## Data segment
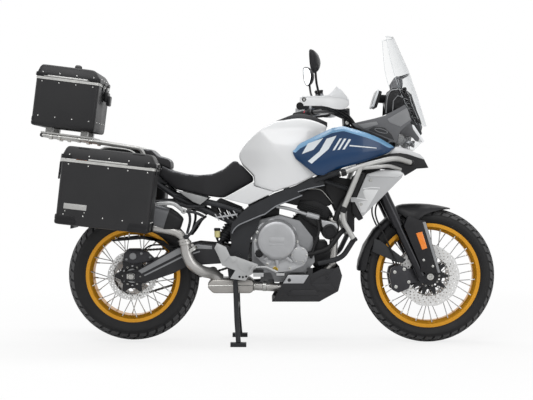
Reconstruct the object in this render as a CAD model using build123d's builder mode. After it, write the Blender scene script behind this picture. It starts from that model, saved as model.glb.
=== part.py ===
"""Adventure motorcycle with wire wheels and three aluminium cases, parked on its centre stand.

Row frame in millimetres: +X points forward, +Y to the rider's left, +Z up.
The origin lies on the ground at the middle of the overall length and width.
"""

import os
from math import acos, atan2, cos, hypot, pi, radians, sin

from build123d import *

os.makedirs("parts", exist_ok=True)

# ---------------------------------------------------------------- driving dimensions
WHEELBASE = 1440
REAR_AXLE_X = -650
FRONT_AXLE_X = REAR_AXLE_X + WHEELBASE
REAR_LIFT = 10  # the centre stand holds the rear tyre this far off the ground
FRONT_TYRE_R = 329
REAR_TYRE_R = 321
FRONT_AXLE_Z = FRONT_TYRE_R
REAR_AXLE_Z = REAR_TYRE_R + REAR_LIFT

DRAWN_AXLE_X = 790  # where the outlines below were drawn with the front axle
AXLE_SHIFT = FRONT_AXLE_X - DRAWN_AXLE_X
NOSE_START = 300  # the outlines behind this stay with the engine
NOSE_END = 460  # the outlines ahead of this stay with the front axle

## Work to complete
Copy out the whole listing exactly; please set it all down.

## Correct result
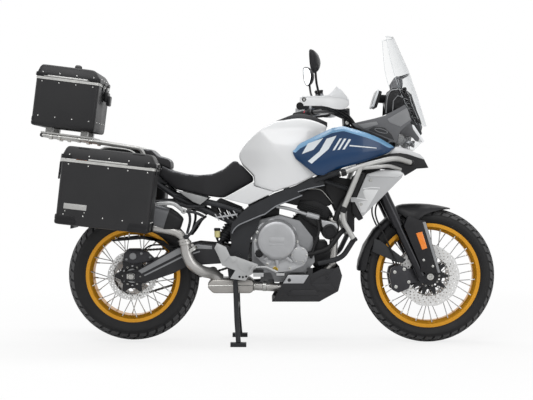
Reconstruct the object in this render as a CAD model using build123d's builder mode. After it, write the Blender scene script behind this picture. It starts from that model, saved as model.glb.
=== part.py ===
"""Adventure motorcycle with wire wheels and three aluminium cases, parked on its centre stand.

Row frame in millimetres: +X points forward, +Y to the rider's left, +Z up.
The origin lies on the ground at the middle of the overall length and width.
"""

import os
from math import acos, atan2, cos, hypot, pi, radians, sin

from build123d import *

os.makedirs("parts", exist_ok=True)

# ---------------------------------------------------------------- driving dimensions
WHEELBASE = 1440
REAR_AXLE_X = -650
FRONT_AXLE_X = REAR_AXLE_X + WHEELBASE
REAR_LIFT = 10  # the centre stand holds the rear tyre this far off the ground
FRONT_TYRE_R = 329
REAR_TYRE_R = 321
FRONT_AXLE_Z = FRONT_TYRE_R
REAR_AXLE_Z = REAR_TYRE_R + REAR_LIFT

DRAWN_AXLE_X = 790  # where the outlines below were drawn with the front axle
AXLE_SHIFT = FRONT_AXLE_X - DRAWN_AXLE_X
NOSE_START = 300  # the outlines behind this stay with the engine
NOSE_END = 460  # the outlines ahead of this stay with the front axle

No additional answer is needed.